The biggest lie is that you need a better CRM. The truth is you need more time to connect with your donors. The lie is that you need a fancier analytics platform. The truth is you need a clear, simple story of your impact.

Our work is to stop selling the lie and start building the truth.

Okay, so before we go, let’s tackle one more area. What are you doing today that won’t pay off for 7–10 years?
I am building an ecosystem for underestimated leaders.

The work we do at M3 Media has an immediate payoff. We help a nonprofit leader build a system that reduces their stress and helps them raise more money. That is a beautiful, tangible win, and I am deeply proud of it. But that is not the long-term work.

The work that will take a decade to fully blossom is the connection between M3 Media and my nonprofit, The Glowfidence Foundation.
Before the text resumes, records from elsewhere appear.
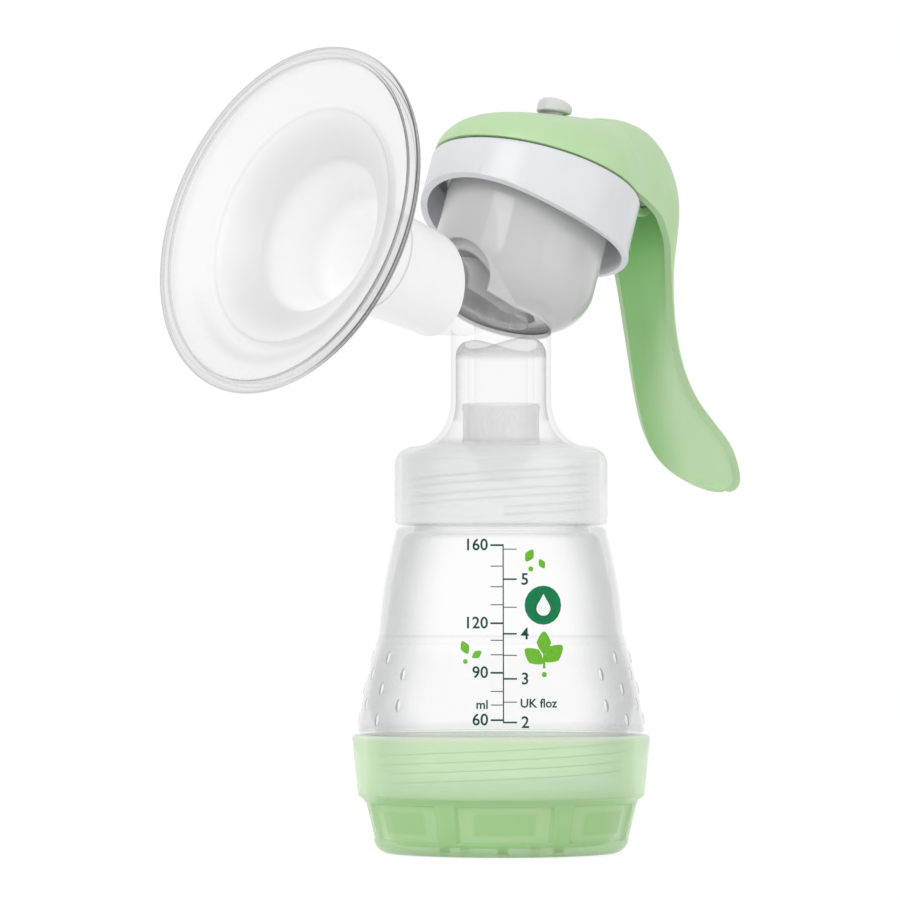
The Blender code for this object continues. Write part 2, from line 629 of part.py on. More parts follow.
def build_funnel(look):
    """Breast funnel: rolled lip, shallow dish, throat, tunnel and socket."""
    narrow, down = THROAT_CURVE
    inside = curve([(RIM_RADIUS - LIP_WIDTH, LIP_DEPTH),
                    (DISH_RADIUS, DISH_DEPTH),
                    (THROAT_RADIUS, THROAT_DEPTH),
                    (THROAT_RADIUS - narrow, THROAT_DEPTH + down),
                    (TUNNEL_RADIUS, TUNNEL_DEPTH)], 2)
    floor = SPIGOT_LENGTH + GAP
    lip = LIP_WIDTH / 2
    crest = arc((RIM_RADIUS - lip, -lip), lip, 150, 0, 5)
    back = []
    for i, (radius, depth) in enumerate(inside):
        before = inside[max(i - 1, 0)]
        after = inside[min(i + 1, len(inside) - 1)]
        run = Vector((after[0] - before[0], after[1] - before[1])).normalized()
        back.append((radius + run.y * FUNNEL_WALL, depth - run.x * FUNNEL_WALL))
    socket = SPIGOT_RADIUS + GAP + SOCKET_WALL
    widening = (FUNNEL_REACH - TUNNEL_DEPTH) * math.tan(SOCKET_TAPER)
    start = -socket * math.tan(FUNNEL_RISE) - SOCKET_WALL
    profile = [(0.0, floor), (TUNNEL_BORE, floor)]
    profile += [(radius, FUNNEL_REACH - depth) for radius, depth in inside[::-1]]
    profile += [(radius, FUNNEL_REACH + rise) for radius, rise in crest]
    profile += [(RIM_RADIUS - lip / 2, FUNNEL_REACH - 2 * lip)]
    profile += [(radius, FUNNEL_REACH - depth) for radius, depth in back[1:-1]]
    profile += [(SIDE_TUBE_RADIUS + widening, FUNNEL_REACH - TUNNEL_DEPTH),
                (SIDE_TUBE_RADIUS, 0.0), (SIDE_TUBE_RADIUS, start), (0.0, start)]
    funnel = turned("funnel", profile, PIECES, FUNNEL_PLACE, look, closed=False)
    boolean(funnel, build_socket(), "DIFFERENCE")
    wide = 2 * SIDE_TUBE_RADIUS
    behind = box("socket_end", (-wide, -wide, 0), (wide, wide, SOCKET_REACH), CUTTERS,
                 TUNNEL_PLACE)
    boolean(funnel, behind, "DIFFERENCE")
    return funnel


def build_socket():
    """Bore for the spigot, with a passage from its end into the tunnel."""
    end = SIDE_TUBE_REACH + SPIGOT_LENGTH + GAP
    bore = SPIGOT_RADIUS + GAP
    profile = [(0.0, end + SPIGOT_LENGTH / 2), (TUNNEL_BORE, end + SPIGOT_LENGTH / 2),
               (TUNNEL_BORE, end), (bore, end), (bore, GAP), (0.0, GAP)]
    return turned("socket_bore", profile, CUTTERS, TUNNEL_PLACE, closed=False)


# --- cover -----------------------------------------------------------------------------

def build_cover(look):
    """White cover: ring with an arched edge, roof with a stem hole, hinge lug."""
    hole = STEM_RADIUS + 2 * GAP
    bead = RIM_FLANGE_RADIUS - SNAP_BEAD
    bead_top = RIM_FLANGE_BOTTOM - GAP
    profile = [(hole, RING_HEIGHT), (RING_RADIUS - RING_ROUND, RING_HEIGHT)]
    profile += arc((RING_RADIUS - RING_ROUND, RING_HEIGHT - RING_ROUND), RING_ROUND, 90, 0, 3)
    profile += [(RING_RADIUS, 3 * RING_ROUND), (RING_RADIUS + RING_LIP, RING_LIP),
                (RING_RADIUS, 0.0), (RING_BORE + RING_LIP, 0.0), (RING_BORE, RING_ROUND),
                (RING_BORE, bead_top - 2 * RING_WALL), (bead, bead_top - RING_WALL / 2),
                (bead, bead_top), (RING_BORE, bead_top), (RING_BORE, COVER_ROOF),
                (hole, COVER_ROOF)]
    cover = turned("pump_cover", profile, PIECES, HEAD_PLACE, look)
    plate = (COVER_ROOF + RING_HEIGHT) / 2
    outline = [(RING_RADIUS / 2, plate), (RING_RADIUS - RING_ROUND, plate)]
    outline += [(HINGE_REACH - LUG_RADIUS / 2, HINGE_HEIGHT - LUG_RADIUS)]
    outline += arc((HINGE_REACH, HINGE_HEIGHT), LUG_RADIUS, -80, 110, 9)
    outline += [(RING_RADIUS / 2, RING_HEIGHT + RING_WALL)]
    boolean(cover, prism("hinge_lug", outline, LUG_HALF_WIDTH, CUTTERS, HEAD_PLACE), "UNION")
    across = Matrix.Translation(HINGE) @ Matrix.Rotation(math.pi / 2, 4, "X")
    half = LUG_HALF_WIDTH + GAP + BEARING_WALL
    boolean(cover, cylinder("trunnion", TRUNNION_RADIUS, -half, half, CUTTERS, across), "UNION")
    boolean(cover, build_ring_arch(), "DIFFERENCE")
    return cover


def build_ring_arch():
    """Cutter that arches the ring's lower edge up over the funnel's side."""
    radius = RING_ARCH_RADIUS
    beyond = RING_RADIUS + 2 * RING_WALL
    start = RING_ARCH_START
    turn = math.degrees(math.asin((beyond + start) / radius))
    outline = arc((start, radius), radius, -90, -90 - turn, 10)
    outline += [(-beyond, -RING_HEIGHT), (start, -RING_HEIGHT)]
    return prism("ring_arch", outline, beyond, CUTTERS, HEAD_PLACE)


# --- diaphragm and stem ----------------------------------------------------------------

def build_diaphragm(look):
    """Silicone cup in the bowl, with a flange and a hub for the stem."""
    floor = DIAPHRAGM_FLOOR
    wall = DIAPHRAGM_WALL
    radius = BOWL_RADIUS - MOULD_WALL - DIAPHRAGM_CLEAR
    corner = DIAPHRAGM_ROUND
    seat = DIAPHRAGM_SEAT
    top = seat + DIAPHRAGM_FLANGE
    flange = RIM_FLANGE_RADIUS - GAP
    pocket = STEM_FOOT_RADIUS + GAP
    mouth = STEM_RADIUS + GAP
    pocket_low = floor + wall
    pocket_high = pocket_low + STEM_FOOT_HEIGHT + 2 * GAP
    profile = [(0.0, pocket_low), (pocket, pocket_low), (pocket, pocket_high),
               (mouth, pocket_high), (mouth, floor + HUB_HEIGHT),
               (pocket + HUB_WALL, floor + HUB_HEIGHT), (pocket + HUB_WALL, floor + wall)]
    profile += arc((radius - corner, floor + corner), corner - wall, -90, 0)
    profile += [(radius - wall, top), (flange, top), (flange, seat), (radius, seat)]
    profile += arc((radius - corner, floor + corner), corner, 0, -90)
    profile += [(0.0, floor)]
    return turned("diaphragm", profile, PIECES, HEAD_PLACE, look, steps=FINE,
                  closed=False)


def build_stem(look):
    """Pull stem: a foot in the diaphragm's hub, a shaft and a round knob."""
    foot = DIAPHRAGM_FLOOR + DIAPHRAGM_WALL + GAP
    rest = CROWN + STEM_RADIUS * math.tan(HEAD_TILT) + GAP
    cone = (KNOB_RADIUS - STEM_RADIUS) * math.tan(KNOB_CONE)
    dome = KNOB_HEIGHT - cone
    profile = [(0.0, rest + KNOB_HEIGHT)]
    profile += [(KNOB_RADIUS * math.cos(math.radians(a)),
                 rest + cone
                 + dome * (KNOB_BAND + (1 - KNOB_BAND) * math.sin(math.radians(a))))
                for a in (70, 50, 30, 0)]
    profile += [(KNOB_RADIUS, rest + cone), (STEM_RADIUS, rest),
                (STEM_RADIUS, foot + STEM_FOOT_HEIGHT),
                (STEM_FOOT_RADIUS, foot + STEM_FOOT_HEIGHT), (STEM_FOOT_RADIUS, foot),
                (0.0, foot)]
    return turned("pull_stem", profile, PIECES, HEAD_PLACE, look, steps=16, closed=False)


# --- lever -------------------------------------------------------------------------------

def lever_rows(inset=0.0):
    """Rows of the lever: ridge x and z, edge x and z, half width, arch power.

    All are measured from the hinge. The cap's rows follow the ring, and
    the handle's rows are its own. An inset moves every row in by a wall,
    and ends the hollow short of the tip.
    """
    cap = RING_RADIUS - LEVER_INSET - inset
    edge = RING_HEIGHT + GAP
    rise = math.tan(HEAD_TILT)
    rows = []
    for share, full in CAP_ROWS:
        reach = cap * share
        crown = edge + (CROWN + rise * reach - edge) * full - inset
        ridge = head_point(reach, crown) - HINGE
        rim = head_point(reach, edge) - HINGE
        rows.append((ridge.x, ridge.z, rim.x, rim.z, cap * math.sqrt(1 - share ** 2), 1.0))
    for ridge_x, ridge_z, rim_x, rim_z, half, fullness in HANDLE_ROWS:
        ridge = Vector((ridge_x, ridge_z)) * MM
        rim = Vector((rim_x, rim_z)) * MM
        ridge -= (ridge - rim).normalized() * inset
        rows.append((*ridge, *rim, half * MM - inset, fullness))
    if inset:
        near, far = rows[-3:-1]
        rows[-2:] = [tuple(0.2 * p + 0.8 * q for p, q in zip(near, far))]
    return curve(rows, 2)


def lever_section(row, skirt):
    """Arch across a row, with a straight skirt below its edge."""
    ridge = Vector((row[0], 0, row[1]))
    rim = Vector((row[2], 0, row[3]))
    up = (ridge - rim).normalized()
    height = (ridge - rim).length
    across = Vector((0, row[4], 0))
    points = [rim - up * skirt - across]
    for i in range(LEVER_STEPS + 1):
        angle = math.pi * i / LEVER_STEPS
        lift = height * max(math.sin(angle), 0.0) ** row[5]
        points.append(rim + up * lift - across * math.cos(angle))
    points.append(rim - up * skirt + across)
    return points


def build_lever(look):
    """Hollow lever: a cap over the ring that runs down into a curved grip."""
    place = Matrix.Translation(HINGE)
    body = loft("pump_lever", [lever_section(row, LEVER_EDGE) for row in lever_rows()],
                PIECES, place, look)
    hollow = loft("lever_hollow", [lever_section(row, 3 * LEVER_WALL)
                                   for row in lever_rows(LEVER_WALL)], CUTTERS, place)
    for side in (-1, 1):
        boolean(hollow, bearing_plate(side), "DIFFERENCE")
    boolean(body, hollow, "DIFFERENCE")
    half = LUG_HALF_WIDTH + 2 * GAP + BEARING_WALL
    across = place @ Matrix.Rotation(math.pi / 2, 4, "X")
    boolean(body, cylinder("bearing_bore", TRUNNION_RADIUS + GAP, -half, half, CUTTERS,
                           across), "DIFFERENCE")
    boolean(body, build_stem_slot(), "DIFFERENCE")
    return body


def bearing_plate(side):
    """Plate left inside the lever, with the hinge's bearing at its foot."""
    inner = LUG_HALF_WIDTH + GAP
    outline = arc((0, 0), BEARING_RADIUS, 180, 360, 10)
    outline += [(BEARING_RADIUS, LEVER_CROWN * 2), (-BEARING_RADIUS, LEVER_CROWN * 2)]
    middle = Matrix.Translation(HINGE + Vector((0, side * (inner + BEARING_WALL / 2), 0)))
    name = "bearing_plate_left" if side > 0 else "bearing_plate_right"
    return prism(name, outline, BEARING_WALL / 2, CUTTERS, middle)


def build_stem_slot():
    """Slot in the lever's crown that the stem rides in."""
    radius = STEM_RADIUS + 1.5 * GAP
    outline = arc((0, 0), radius, -90, 90, 8)
    outline += arc((-STEM_SLOT_LENGTH, 0), radius, 90, 270, 8)
    form = bmesh.new()
    verts = [form.verts.new((x, y, CROWN - LEVER_CROWN / 2)) for x, y in outline]
    face = form.faces.new(verts)
    raised = bmesh.ops.extrude_face_region(form, geom=[face])
    moved = [item for item in raised["geom"] if isinstance(item, bmesh.types.BMVert)]
    bmesh.ops.translate(form, vec=(0, 0, LEVER_CROWN), verts=moved)
    return finish(form, "stem_slot", CUTTERS, HEAD_PLACE)


# --- assembly ------------------------------------------------------------------------------

def build():
    """Build every piece and shade the round ones smooth."""
    clear_plastic = material("clear_plastic", (0.92, 0.94, 0.94), 0.08, 0.4, 0.9)
    green_base = material("green_clear_plastic", (0.42, 0.75, 0.35), 0.25, 0.8, 0.4)
    silicone = material("silicone", (0.86, 0.87, 0.87), 0.45, 0.7, 0.3)
    green = material("green_plastic", (0.42, 0.68, 0.32), 0.35)
    white = material("white_plastic", (0.85, 0.87, 0.9), 0.3)
    build_base(green_base)
    build_vent_disc(silicone)
    build_bottle(clear_plastic)
    build_pump_body(clear_plastic)
    build_valve(silicone)
    build_funnel(clear_plastic)
    build_cover(white)
    build_diaphragm(silicone)
    build_stem(silicone)
    build_lever(green)


clear_scene()
PIECES = collection("manual_breast_pump")
CUTTERS = collection("cutters")
build()
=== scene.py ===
"""Studio picture of the manual breast pump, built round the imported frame."""

import math

import bpy
from mathutils import Matrix, Vector


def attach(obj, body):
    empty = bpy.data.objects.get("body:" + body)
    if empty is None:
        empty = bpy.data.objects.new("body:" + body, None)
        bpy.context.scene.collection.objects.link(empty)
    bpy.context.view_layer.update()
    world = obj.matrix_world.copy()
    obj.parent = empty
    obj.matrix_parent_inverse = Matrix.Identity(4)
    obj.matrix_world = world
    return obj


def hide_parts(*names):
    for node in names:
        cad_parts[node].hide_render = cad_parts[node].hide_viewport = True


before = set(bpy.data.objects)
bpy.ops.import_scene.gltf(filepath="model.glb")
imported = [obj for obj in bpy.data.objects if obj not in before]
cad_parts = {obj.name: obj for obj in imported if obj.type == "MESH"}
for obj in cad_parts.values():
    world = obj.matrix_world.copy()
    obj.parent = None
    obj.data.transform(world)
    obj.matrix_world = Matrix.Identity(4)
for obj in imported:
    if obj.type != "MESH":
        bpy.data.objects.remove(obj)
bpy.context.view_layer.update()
MM = 0.001

# --- sizes in millimetres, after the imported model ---

GAP = 0.3
FACING = math.radians(-133.0)          # side that the base's panels are set by
PRINT_FACING = math.radians(-134.0)    # side of the bottle that carries the print

BASE_HEIGHT = 27.6
BASE_LEDGE = 13.4
BASE_BORE = 31.6
TIER_RADIUS = 32.1
PANEL_RADIUS = 31.4
PANELS = 7
STEPS_PER_PANEL = 24
PILLAR_STEPS = 4

BOTTLE_FOOT = 15.6
BODY_FOOT = 27.9
WAIST = 50.6
SHOULDER = 76.5
NECK_TOP = 93.3
NECK_RADIUS = 22.0
SKIRT_RADIUS = 31.3
SKIRT_BORE = 29.7

COLLAR_RADIUS = 25.0
COLLAR_BORE = 23.2
COLLAR_TOP = 95.1
COLLAR_CORNER = 4.2
TUBE_NECK_RADIUS = 11.8
FLARE_TOP = 106.1
NECK_ROOF = 120.6
SIDE_TUBE_RADIUS = 11.5
SPIGOT_RADIUS = 8.6
TUNNEL_HEIGHT = 132.2
TUNNEL_BORE = 7.1
BOWL_FOOT = 125.5
MILK_TUBE_RADIUS = 7.9
MILK_TUBE_LENGTH = 28.5
MILK_BORE = 6.3
VALVE_RADIUS = 9.15
SOCKET_MOUTH = -23.0

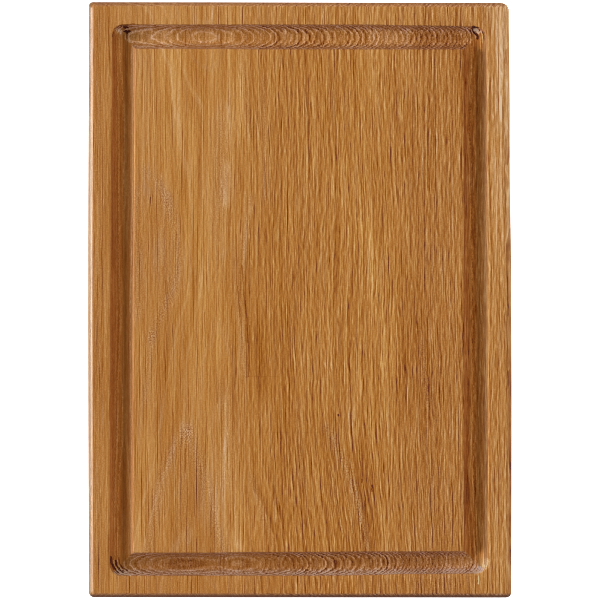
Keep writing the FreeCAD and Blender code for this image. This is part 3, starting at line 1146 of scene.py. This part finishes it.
def groove_tints(graph, at):
    """Tints as (share, tint): the side groove's oil, the end grain, the back and front grooves and the
    marks, and painted shade, light, sheen and a shadow line where the grooves' walls face towards or
    away from the low left light.
    """
    is_right = graph.step(at.x, -1, 1)
    groove_oil_and_shade = at.side_groove * (1.0 - at.end_grain * END_OIL)
    yield groove_oil_and_shade, SIDE_GROOVE_TINT
    yield groove_oil_and_shade * is_right, RIGHT_GROOVE_TINT
    left_line = at.y * LEFT_GROOVE_LINE[1] + LEFT_GROOVE_LINE[0]
    right_line = at.y * RIGHT_GROOVE_LINE[1] + RIGHT_GROOVE_LINE[0]
    off_middle = at.x - left_line - (right_line - left_line) * is_right
    # Painted shade on the side grooves' walls that face away from the low left light, and painted
    # light on the slopes beside them.
    yield groove_oil_and_shade * graph.fall(off_middle, *LEFT_WALL), LEFT_WALL_SHADE_TINT
    yield groove_oil_and_shade * graph.window(off_middle, *LEFT_SLOPE), LEFT_SLOPE_LIGHT_TINT
    # Painted shadow: a dark line along the side groove's bottom, right of its middle, where the low
    # left light doesn't reach past the rim.
    shadow_line_shift = graph.math("SIGN", at.x) * SHADOW_LINE_SPREAD + SHADOW_LINE_SHIFT
    yield groove_oil_and_shade * graph.fall(abs(off_middle - shadow_line_shift), *SHADOW_LINE), SHADOW_LINE_TINT
    # Painted sheen on the side grooves' walls that face the left; in the right groove the tint darkens
    # it again, as painted shade.
    yield at.fuzzy * is_right, RIGHT_SHEEN_WALL_TINT
    yield at.fuzzy * (1.0 - is_right), LEFT_SHEEN_WALL_TINT

    is_back = graph.step(at.y, -1, 1)
    yield at.end_groove * is_back, BACK_GROOVE_TINT
    yield at.end_groove * (1.0 - is_back), FRONT_GROOVE_TINT
    yield at.end_grain, END_TINT
    yield at.end_groove * graph.fall(at.off_y, *INNER_WALL) * is_back, INNER_WALL_TINT
    yield at.end_groove * graph.step(at.off_y, *OUTER_WALL) * is_back, OUTER_WALL_TINT

    # Painted highlight on the left-facing wall at the right groove's front corner, and painted shade
    # on the slope beside it.
    at_corner = is_right * graph.step(-at.y, *FRONT_CORNER)
    yield at.fuzzy * at_corner, CORNER_HIGHLIGHT_TINT
    corner_slope = at.groove * graph.window(off_middle, *CORNER_SLOPE)
    yield corner_slope * at_corner * (1.0 - at.torn), CORNER_SLOPE_SHADE_TINT
    yield at.torn, TORN_TINT
    # Chips, pale lines and the painted highlight at the front right corner take this tint.
    yield at.chipped * PALE_MARK_SHARE, PALE_MARK_TINT
    # Painted shade on the groove's eased rims that face the left.
    left_facing = graph.step(-at.facing_x, *LEFT_FACING) * at.inside
    yield left_facing * graph.step(at.z, *LEFT_FACING_DEPTH), LEFT_FACING_SHADE_TINT
    yield at.marks * CHECK_GAIN + CHECK_OFFSET, CHECK_TINT


def oil_and_shade_edges(graph, at, colour):
    """Tints each bevel, partly for its oil and partly with painted shade for how the lights fall on
    its side, sets its polish, and paints shade on the left side face.
    """
    polished = 0.0
    upper_edge = graph.step(at.z, *UPPER_EDGE)
    for (along, direction, reach), fade_start, tint, polish in EDGE_TINTS:
        inward = reach - (at.x if along == "x" else at.y) * direction
        near = upper_edge * graph.fall(inward, fade_start, EDGE_END)
        # Each bevel's tint: partly its oil, partly painted shade.
        colour = graph.shade(colour, near, tint)
        polished = near * polish + polished
    # Painted shade on the left side face, which the strong low light from the left would make too
    # bright.
    on_left_side = (1.0 - upper_edge) * graph.step(-at.x, *LEFT_SIDE)
    return graph.shade(colour, on_left_side, LEFT_SIDE_SHADE_TINT), polished


# Stage


# The floor can be seen from above only, so it doesn't hide the underside. It lies this far below
# the board, because two faces in one plane would flicker.
FLOOR_GAP = 0.0001
FLOOR_REACH = 4.0
FLOOR_COLOUR = (0.85, 0.85, 0.85, 1)
FLOOR_ROUGHNESS = 0.9
FLOOR_SPECULAR_LEVEL = 0.1
# The floor's own glow, which keeps it white beside the board.
FLOOR_GLOW = 0.75
WHITE = (1, 1, 1, 1)


def make_floor():
    mesh = bpy.data.meshes.new("floor")
    corners = [(-1, -1), (1, -1), (1, 1), (-1, 1)]
    vertices = [(x * FLOOR_REACH, y * FLOOR_REACH, -FLOOR_GAP) for x, y in corners]
    mesh.from_pydata(vertices, [], [(0, 1, 2, 3)])
    graph = Graph("pale_floor")
    shader = graph.node("ShaderNodeBsdfPrincipled", {
        "Base Color": FLOOR_COLOUR,
        "Roughness": FLOOR_ROUGHNESS,
        "Specular IOR Level": FLOOR_SPECULAR_LEVEL,
        "Emission Color": WHITE,
        "Emission Strength": FLOOR_GLOW,
    })
    is_below = graph.node("ShaderNodeNewGeometry", {}, "Backfacing")
    clear = graph.node("ShaderNodeBsdfTransparent", {})
    graph.show(graph.node("ShaderNodeMixShader", {0: is_below, 1: shader, 2: clear}))
    mesh.materials.append(graph.material)
    add_object("floor", mesh)


# Each light: name, azimuth from +x towards +y, elevation, share of the light. Angles in degrees.
LIGHTS = [
    ("left_low", 180, 12, 1.36),
    ("back_left", 135, 32, 0.34),
    ("back_right", 45, 32, 0.21),
    ("right_low_back", 45, 12, 0.16),
    ("front_right", 315, 32, 0.25),
    ("right_low_front", 315, 12, 0.17),
    ("front_high", 270, 55, 0.08),
    ("back_high", 90, 55, 0.07),
]
LIGHT_WIDTH = 30
LIGHT_DISTANCE = 2.0
# The white surroundings show behind the board but cast no light.
SURROUNDINGS = 1.0


def make_lights():
    for name, azimuth, elevation, share in LIGHTS:
        data = bpy.data.lights.new(name, "SUN")
        data.energy = share * math.pi
        data.angle = math.radians(LIGHT_WIDTH)
        light = add_object(name, data)
        around, up = math.radians(azimuth), math.radians(elevation)
        away = Vector((math.cos(around) * math.cos(up), math.sin(around) * math.cos(up), math.sin(up)))
        light.rotation_euler = away.to_track_quat("Z", "Y").to_euler()
        light.location = away * LIGHT_DISTANCE
    world = bpy.data.worlds.new("studio")
    bpy.context.scene.world = world
    world.use_nodes = True
    background = world.node_tree.nodes["Background"]
    background.inputs["Color"].default_value = WHITE
    background.inputs["Strength"].default_value = SURROUNDINGS
    world.cycles_visibility.diffuse = False
    world.cycles_visibility.glossy = False


# The camera looks straight down. Distance in metres; the picture's width at the height of the
# bevel's lower edge, and the place in its middle, in mm.
CAMERA_DISTANCE = 2.0
FRAME_WIDTH = 352.6
LOOK_AT = (0.09, -0.09)
SENSOR_WIDTH = 36.0


def make_camera():
    data = bpy.data.cameras.new("camera")
    data.sensor_width = SENSOR_WIDTH
    data.lens = SENSOR_WIDTH * CAMERA_DISTANCE / (FRAME_WIDTH * METRES)
    camera = add_object("camera", data)
    height = (THICKNESS - BEVEL) * METRES + CAMERA_DISTANCE
    camera.location = (LOOK_AT[0] * METRES, LOOK_AT[1] * METRES, height)
    scene = bpy.context.scene
    scene.camera = camera
    scene.view_settings.view_transform = "Standard"
    scene.view_settings.look = "None"
    scene.cycles.use_denoising = True
    scene.cycles.denoising_prefilter = "NONE"
    scene.cycles.filter_width = 1.0


main()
Right now, The Glowfidence Foundation is planting seeds. We are nurturing the spark in aspiring entrepreneurs, giving them the foundational skills and the inner confidence they need to even begin their journey. M3 Media, on the other hand, is tending to the trees. We are providing established leaders with the robust systems they need to scale their mission sustainably.

The 10-year payoff is not just having two successful organizations. It is seeing the full lifecycle of empowerment. It is seeing a young woman who gained her confidence through a Glowfidence workshop become the founder of a thriving nonprofit that we then partner with at M3 Media to help her scale.

The legacy I am building is a pathway. It is a system designed to ensure that a leader’s journey does not end with a spark of a good idea, but continues until they are a powerful force for change in their community. The work I am doing today is laying the foundation for a future where the next generation of overlooked leaders does not just have a seat at the table, but has the tools and the support to build their own.